Venture Capital:  A key question emerging in venture capital is whether 2022–2023 vintage funds will ultimately be defined by a small number of outsized AI-driven exits. Transactions such as SpaceX’s reported option to acquire Cursor at a $60 billion valuation are being viewed by many managers as potential performance inflection points which are capable of shifting fund outcomes from flat or negative to meaningfully positive results.

Semi-Annual Public Market Reporting:  There is growing acceptance across public markets that U.S. Securities and Exchange Commission reporting requirements may transition from quarterly to semi-annual filings. While the implications are still being evaluated, many market participants believe companies seeking to maintain premium valuations will continue to report key metrics at least quarterly. The underlying logic is that companies prioritizing valuations must maintain transparency since analysts are likely to reward more frequent disclosures.  

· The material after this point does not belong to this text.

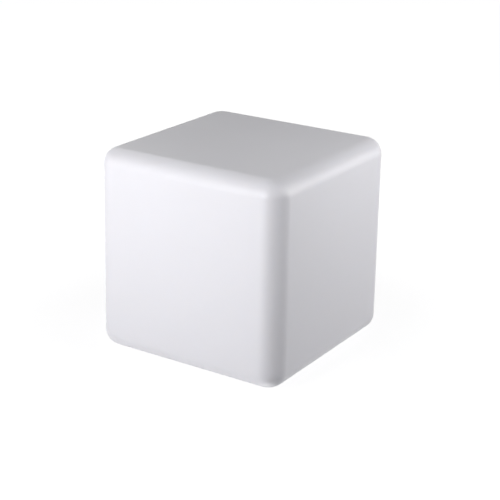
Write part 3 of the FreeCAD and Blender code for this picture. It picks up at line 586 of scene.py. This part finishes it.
def coil_spring(look):
    """A compression spring with closed ends: the last turn at each end lies almost flat."""
    low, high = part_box("button_spring")
    wire_radius = look.spring_wire / 2
    radius = (high[0] - low[0]) / 2 - wire_radius
    bottom, top = low[2] + wire_radius, high[2] - wire_radius
    turns, closed = look.spring_turns, 1.0
    closed_rise = 1.08 * 2 * wire_radius    # a closed turn lies on the next with hardly any air
    open_height = top - bottom - 2 * closed_rise * closed
    curve = bpy.data.curves.new("coil_spring", "CURVE")
    curve.dimensions = "3D"
    curve.bevel_depth, curve.bevel_resolution, curve.use_fill_caps = wire_radius, 3, True
    steps = int(turns * 28)
    line = curve.splines.new("POLY")
    line.points.add(steps)
    for i, point in enumerate(line.points):
        turn = turns * i / steps
        if turn < closed:
            height = closed_rise * turn
        elif turn > turns - closed:
            height = top - bottom - closed_rise * (turns - turn)
        else:
            height = closed_rise * closed + open_height * (turn - closed) / (turns - 2 * closed)
        angle = 2 * math.pi * turn
        around = Vector((radius * math.cos(angle), radius * math.sin(angle), bottom + height))
        point.co = (*(Vector(middle_of(low, high, 0)) + around), 1)
    carrier = new_object("coil_spring_line", curve)
    mesh = smooth(evaluated_mesh(carrier), 60.0)
    bpy.data.objects.remove(carrier)
    return mesh


class CUBELIGHT_OT_fasteners(CubeLightOperator, bpy.types.Operator):
    """Makes the cross-recessed screws and the return spring, and finishes the inserts and contacts"""
    bl_idname = "cube_light.fasteners"
    bl_label = "Fasteners"

    def execute(self, context):
        look = context.scene.cube_light_details
        steel = plain_metal("cold-headed stainless steel", "#C8C7C3", 0.28, (1, 1, 6), 1.2)
        zinc = plain_metal("bright zinc plating", "#C2C8D0", 0.22, (1, 1, 1), 1.5)
        for name, thread, material, slot, head_up in (
                ("base_screws", M4_PAN_HEAD, steel, "stainless_steel", False),
                ("cover_screws", M3_PAN_HEAD, steel, "stainless_steel", True),
                ("control_board_screws", M3_PAN_HEAD, zinc, "zinc_steel", True),
                ("clamp_screws", M3_PAN_HEAD, zinc, "zinc_steel", True),
                ("led_board_screws", M3_PAN_HEAD, zinc, "zinc_steel", True)):
            fit_piece(screws(name, thread, material, head_up), "housing", slot, name)
        spring = new_object("coil_spring", coil_spring(look),
                            plain_metal("drawn spring steel", "#B9BBBD", 0.25, (1, 1, 1), 0.6))
        fit_piece(spring, "housing", "stainless_steel", "button_spring")
        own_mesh(spring)
        paint(plain_metal("turned brass", "#CDA855", 0.3, (1, 1, 30), 1.0), "insert_nuts")
        paint(plain_metal("plain nickel", "#C9C3B6", 0.25, (1, 12, 1), 1.0), "socket_pin", "cell_strips")
        return {"FINISHED"}


class CUBELIGHT_OT_electronics(CubeLightOperator, bpy.types.Operator):
    """Finishes the battery, the boards and their leads"""
    bl_idname = "cube_light.electronics"
    bl_label = "Electronics"

    def execute(self, context):
        paint(circuit_board("green glass-fibre board", "#0E4B2C", "#1E6B42", 2.5), "control_board",
              "protection_board")
        paint(moulded_plastic("black epoxy packages", "#1B1B1D", 0.5, 0.3, 0.01), "board_chips")
        paint(moulded_plastic("natural nylon headers", "#E7E3D8", 0.4, 0.5, 0.01), "battery_header",
              "led_header", "led_plug")
        paint(sleeved_cell("#1F5FA6", "#C5C6C4", 31.0), "battery_cells")
        paint(moulded_plastic("red wire insulation", "#A81C14", 0.35, 1.0, 0.01), "battery_lead_positive")
        paint(moulded_plastic("black wire insulation", "#1B1B1C", 0.35, 1.0, 0.01), "battery_lead_negative")
        paint(moulded_plastic("white lead sleeve", "#DEDEDC", 0.4, 1.0, 0.01), "led_lead")
        paint(clear_plastic("clear epoxy lamp", "#F0F3E0", 1.54, 0.08), "indicator_lamp")
        return {"FINISHED"}


def led_packages(look):
    """White cups with a notched corner, each filled with a low dome of yellow phosphor."""
    boxes = solids_of("leds")
    low, high = boxes[0]
    height = (high.z - low.z) / MM
    places = []
    for low, high in boxes:
        x, y, foot = middle_of(low, high, low.z)
        places.append((x, y, foot, math.atan2(y, x)))
    half, notch, bevel = look.led_side / MM / 2, 0.7, 0.12
    rim_height, well_floor, floor_radius = 0.85 * height, 0.35 * height, 0.62 * half
    outline = [(-half + notch, -half), (half, -half), (half, half), (-half, half), (-half, -half + notch)]
    cup = prism("cup", [(x, y, 0.0) for x, y in outline], [(x, y, rim_height) for x, y in outline])
    well = lathed("well", [(0, well_floor), (floor_radius, well_floor), (0.86 * half, height),
                           (0, height)], 24)
    rounded = new_object("cup", carved(cup, well))
    edge = rounded.modifiers.new("edge", "BEVEL")
    edge.width, edge.segments, edge.limit_method = bevel * MM, 1, "ANGLE"
    cup = evaluated_mesh(rounded)
    bpy.data.objects.remove(rounded)
    # The dome starts just under the well's floor, so that no gap shows between the two.
    fill = lathed("fill", [(0, 0.3 * height), (floor_radius, 0.36 * height), (0.8 * half, 0.8 * height),
                           (0.6 * half, 0.9 * height), (0.3 * half, 0.97 * height), (0, height)], 24)
    white = moulded_plastic("white reflector polyamide", "#EDEDE8", 0.45, 0.4, 0.01)
    phosphor = moulded_plastic("yellow phosphor in silicone", "#DCC35A", 0.35, 0.4, 0.015)
    fit_piece(copies("led_cups", cup, places, white), "housing", "header_white", "leds")
    fit_piece(copies("led_phosphor_domes", fill, places, phosphor), "housing", "led_phosphor")


class CUBELIGHT_OT_light_engine(CubeLightOperator, bpy.types.Operator):
    """Makes the LEDs, and finishes their board, its deck and the clear cover"""
    bl_idname = "cube_light.light_engine"
    bl_label = "Light engine"

    def execute(self, context):
        paint(plain_metal("rolled aluminium sheet", "#D3D5D7", 0.35, (1, 40, 1), 2.0), "heat_spreader")
        paint(moulded_rubber("heat-transfer pad", "#858DA0", "#949CAE"), "thermal_pad")
        paint(circuit_board("white aluminium-backed board", "#E9E9E4", "#DADAD2", 5.0), "led_board")
        led_packages(context.scene.cube_light_details)
        paint(moulded_plastic("infra-red window resin", "#191219", 0.12, 2.0, 0.005), "remote_receiver")
        paint(clear_plastic("clear moulded polycarbonate", "#F7FAFB", 1.585, 0.02), "light_cover")
        return {"FINISHED"}


# ---- Stage ----
def camera_axes(azimuth, elevation):
    """Right, up and forward of a camera or lamp that looks at the cube, held level."""
    forward = Vector((-math.sin(azimuth) * math.cos(elevation), math.cos(azimuth) * math.cos(elevation),
                      -math.sin(elevation)))
    right = forward.cross(Vector((0, 0, 1))).normalized()
    return right, right.cross(forward), forward


def placed(right, up, forward, place):
    """The matrix of a camera or lamp at a place, from its three axes."""
    matrix = Matrix((right, up, -forward)).transposed().to_4x4()
    matrix.translation = place
    return matrix


def soft_light(name, power, size, azimuth, elevation, distance, target):
    """A square soft box that faces the target; its angles, in degrees, run as the camera's do."""
    right, up, forward = camera_axes(math.radians(azimuth), math.radians(elevation))
    data = bpy.data.lights.new(name, "AREA")
    data.size = size
    data.energy = power
    new_object(name, data).matrix_world = placed(right, up, forward, target - forward * distance)


# Name, watts, side in metres, azimuth and elevation in degrees, and distance in metres. Together they
# give the soft shading of the photograph; the last two are for the faces that the camera doesn't see.
# The first five come from a least-squares fit to the photograph's tones. The two front lights were then
# changed, and the last two were set.
SOFT_LIGHTS = (
    ("front light", 12.7, 0.6, -5, 15, 1.4),
    ("front left light", 4.8, 1.0, -45, 8, 1.6),
    ("high right light", 4.7, 0.6, 100, 35, 1.2),
    ("right light", 21.3, 1.2, 132, 8, 2.4),
    ("high back light", 8.3, 1.2, 240, 40, 2.4),
    ("low back left light", 28.0, 0.9, 232, -15, 2.4),
    ("under light", 24.0, 1.2, 0, -88, 2.4),
)


def seen_rays(tree):
    """The kinds of ray, and 1 for those of the camera, reflections and clear plastic, or else 0."""
    rays = add_node(tree, "ShaderNodeLightPath").outputs
    seen = add_node(tree, "ShaderNodeMath", {"operation": "MAXIMUM"},
                    {0: rays["Is Camera Ray"], 1: rays["Is Glossy Ray"]})
    seen = add_node(tree, "ShaderNodeMath", {"operation": "MAXIMUM"},
                    {0: seen.outputs[0], 1: rays["Is Transmission Ray"]})
    return rays, seen.outputs[0]


def paper_floor(look):
    """Pale paper. It looks white where it is lit, so only the cube's soft shadow shows on it."""
    material = bpy.data.materials.new("pale paper floor")
    material.use_nodes = True
    tree = material.node_tree
    tree.nodes.clear()
    place = add_node(tree, "ShaderNodeTexCoord").outputs["Object"]
    away = add_node(tree, "ShaderNodeVectorMath", {"operation": "LENGTH"}, {0: place}).outputs["Value"]
    whiteness = add_node(tree, "ShaderNodeMapRange", {
        "interpolation_type": "SMOOTHSTEP", "From Min": look.shadow_reach / 3, "From Max": look.shadow_reach,
        "To Min": 1.0 - look.shadow_depth, "To Max": 1.0}, {"Value": away}).outputs[0]
    dim_paper = add_node(tree, "ShaderNodeBsdfDiffuse", {"Color": look.floor_bounce})
    paper = add_node(tree, "ShaderNodeBsdfDiffuse", {"Color": look.floor_colour})
    white = add_node(tree, "ShaderNodeEmission", {"Color": (1, 1, 1, 1)}, {"Strength": whiteness})
    lit_paper = add_node(tree, "ShaderNodeAddShader", links={0: paper.outputs[0], 1: white.outputs[0]})
    rays, seen = seen_rays(tree)
    above = add_node(tree, "ShaderNodeMixShader",
                     links={0: seen, 1: dim_paper.outputs[0], 2: lit_paper.outputs[0]})
    # Seen from below the floor is left out, so that the cube's underside can be looked at.
    side = add_node(tree, "ShaderNodeNewGeometry").outputs["Backfacing"]
    from_below = add_node(tree, "ShaderNodeMath", {"operation": "MULTIPLY"},
                          {0: side, 1: rays["Is Camera Ray"]})
    nothing = add_node(tree, "ShaderNodeBsdfTransparent")
    floor = add_node(tree, "ShaderNodeMixShader",
                     links={0: from_below.outputs[0], 1: above.outputs[0], 2: nothing.outputs[0]})
    add_node(tree, "ShaderNodeOutputMaterial", links={"Surface": floor.outputs[0]})
    return material


def white_room():
    """White to the eye and in reflections; it gives no light of its own."""
    world = bpy.data.worlds.new("white room")
    world.use_nodes = True
    tree = world.node_tree
    tree.nodes.clear()
    seen = seen_rays(tree)[1]
    light = add_node(tree, "ShaderNodeBackground", {"Color": (1, 1, 1, 1)}, {"Strength": seen})
    add_node(tree, "ShaderNodeOutputWorld", links={"Surface": light.outputs[0]})
    return world


class CUBELIGHT_OT_stage(CubeLightOperator, bpy.types.Operator):
    """Sets up the floor, the soft lights and the camera of the photograph"""
    bl_idname = "cube_light.stage"
    bl_label = "Stage"

    def execute(self, context):
        look = context.scene.cube_light_stage
        low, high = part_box("shell")
        middle = (Vector(low) + Vector(high)) / 2

        mesh = bpy.data.meshes.new("floor")
        corners = [(x * FLOOR_REACH, y * FLOOR_REACH, 0) for x, y in ((-1, -1), (1, -1), (1, 1), (-1, 1))]
        mesh.from_pydata(corners, [], [(0, 1, 2, 3)])
        floor = new_object("floor", mesh, paper_floor(look))
        # The floor lets the low lights through, so that the underside can be seen too.
        floor.visible_shadow = False

        for name, power, size, azimuth, elevation, distance in SOFT_LIGHTS:
            soft_light(name, power * look.light_level, size, azimuth, elevation, distance, middle)

        right, up, forward = camera_axes(look.azimuth, look.elevation)
        roll = Matrix.Rotation(-look.roll, 3, forward)
        right, up = roll @ right, roll @ up
        data = bpy.data.cameras.new("camera")
        data.sensor_width = SENSOR_WIDTH
        data.lens = look.lens
        camera = new_object("camera", data)
        camera.matrix_world = placed(right, up, forward, middle - forward * look.distance
                                     - right * look.offset_right + up * look.offset_down)
        context.scene.camera = camera

        context.scene.world = white_room()
        context.scene.view_settings.view_transform = "Standard"
        return {"FINISHED"}


class CUBELIGHT_PT_looks(bpy.types.Panel):
    """Lists the steps that dress the cube light, with their settings"""
    bl_idname = "CUBELIGHT_PT_looks"
    bl_label = "Cube Light"
    bl_space_type = "VIEW_3D"
    bl_region_type = "UI"
    bl_category = "Cube Light"

    def draw(self, context):
        for operator in OPERATORS:
            self.layout.operator(operator.bl_idname)
        for title, settings in (("Shell", context.scene.cube_light_shell),
                                ("Details", context.scene.cube_light_details),
                                ("Stage", context.scene.cube_light_stage)):
            box = self.layout.box()
            box.label(text=title)
            for name in settings.__annotations__:
                box.prop(settings, name)


OPERATORS = (CUBELIGHT_OT_shell, CUBELIGHT_OT_base, CUBELIGHT_OT_fasteners, CUBELIGHT_OT_electronics,
             CUBELIGHT_OT_light_engine, CUBELIGHT_OT_stage)
CLASSES = (ShellLook, DetailLook, StageLook) + OPERATORS + (CUBELIGHT_PT_looks,)


def register():
    for cls in CLASSES:
        bpy.utils.register_class(cls)
    bpy.types.Scene.cube_light_shell = bpy.props.PointerProperty(type=ShellLook)
    bpy.types.Scene.cube_light_details = bpy.props.PointerProperty(type=DetailLook)
    bpy.types.Scene.cube_light_stage = bpy.props.PointerProperty(type=StageLook)


def unregister():
    del bpy.types.Scene.cube_light_stage
    del bpy.types.Scene.cube_light_details
    del bpy.types.Scene.cube_light_shell
    for cls in reversed(CLASSES):
        bpy.utils.unregister_class(cls)


def main():
    register()
    for operator in OPERATORS:
        group, name = operator.bl_idname.split(".")
        getattr(getattr(bpy.ops, group), name)()


if __name__ == "__main__":
    main()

Additionally, where companies are already providing regular financial reporting to lenders under credit agreements, similar disclosures may effectively extend to broader market participants. At the same time, reduced formal reporting requirements could lower administratively burdens and encourage more private companies to pursue IPOs.  

Crypto/Data Centers: Crypto mining companies that have invested in energy-accessible infrastructure are increasingly valued based on the higher of their crypto mining operations or their potential as data center platforms. The strategic advantage lies in their access to power which is an asset that can be readily repurposed to support AI-driven data center demand.